**Work to be completed**
Output all the material that follows, exactly as given.

**Data segment**

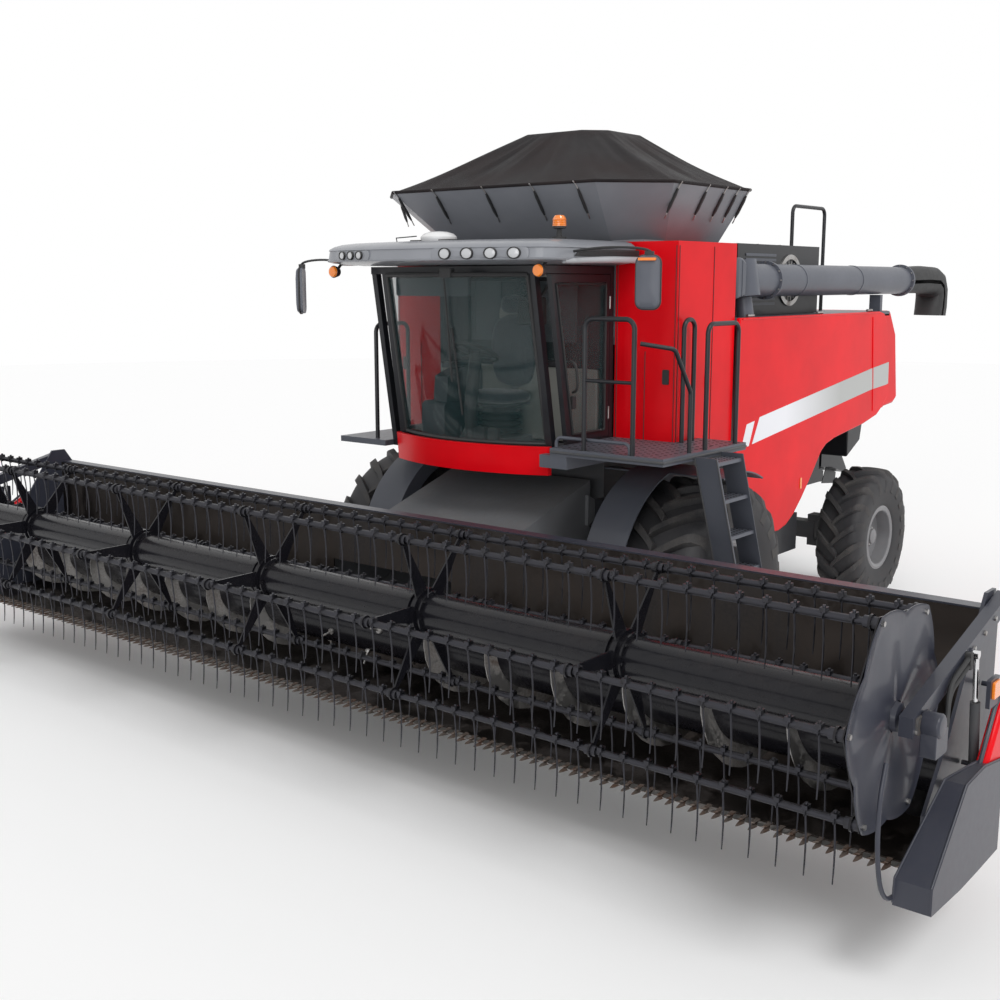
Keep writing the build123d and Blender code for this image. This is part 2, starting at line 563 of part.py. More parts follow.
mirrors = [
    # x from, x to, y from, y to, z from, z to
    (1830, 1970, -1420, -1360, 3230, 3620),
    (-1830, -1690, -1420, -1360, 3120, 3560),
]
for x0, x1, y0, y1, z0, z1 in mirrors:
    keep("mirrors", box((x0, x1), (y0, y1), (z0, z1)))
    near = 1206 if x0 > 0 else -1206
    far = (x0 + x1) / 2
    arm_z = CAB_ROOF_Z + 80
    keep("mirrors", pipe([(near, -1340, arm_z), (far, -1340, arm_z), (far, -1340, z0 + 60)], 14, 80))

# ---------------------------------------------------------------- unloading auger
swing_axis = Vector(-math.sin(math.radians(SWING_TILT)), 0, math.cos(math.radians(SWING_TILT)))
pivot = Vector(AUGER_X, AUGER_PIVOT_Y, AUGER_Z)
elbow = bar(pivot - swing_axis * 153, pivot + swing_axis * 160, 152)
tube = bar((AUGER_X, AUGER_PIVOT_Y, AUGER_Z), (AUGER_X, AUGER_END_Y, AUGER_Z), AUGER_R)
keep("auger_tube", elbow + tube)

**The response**
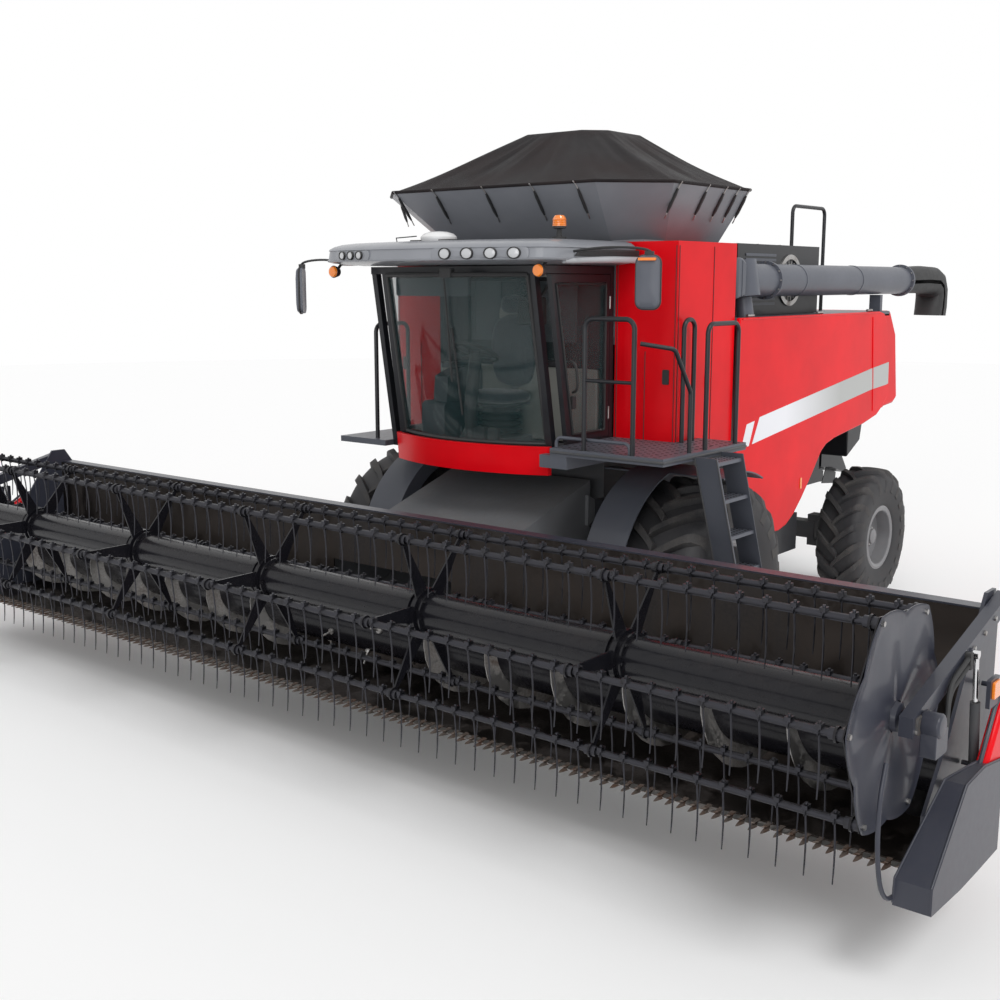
Keep writing the build123d and Blender code for this image. This is part 2, starting at line 563 of part.py. More parts follow.
mirrors = [
    # x from, x to, y from, y to, z from, z to
    (1830, 1970, -1420, -1360, 3230, 3620),
    (-1830, -1690, -1420, -1360, 3120, 3560),
]
for x0, x1, y0, y1, z0, z1 in mirrors:
    keep("mirrors", box((x0, x1), (y0, y1), (z0, z1)))
    near = 1206 if x0 > 0 else -1206
    far = (x0 + x1) / 2
    arm_z = CAB_ROOF_Z + 80
    keep("mirrors", pipe([(near, -1340, arm_z), (far, -1340, arm_z), (far, -1340, z0 + 60)], 14, 80))

# ---------------------------------------------------------------- unloading auger
swing_axis = Vector(-math.sin(math.radians(SWING_TILT)), 0, math.cos(math.radians(SWING_TILT)))
pivot = Vector(AUGER_X, AUGER_PIVOT_Y, AUGER_Z)
elbow = bar(pivot - swing_axis * 153, pivot + swing_axis * 160, 152)
tube = bar((AUGER_X, AUGER_PIVOT_Y, AUGER_Z), (AUGER_X, AUGER_END_Y, AUGER_Z), AUGER_R)
keep("auger_tube", elbow + tube)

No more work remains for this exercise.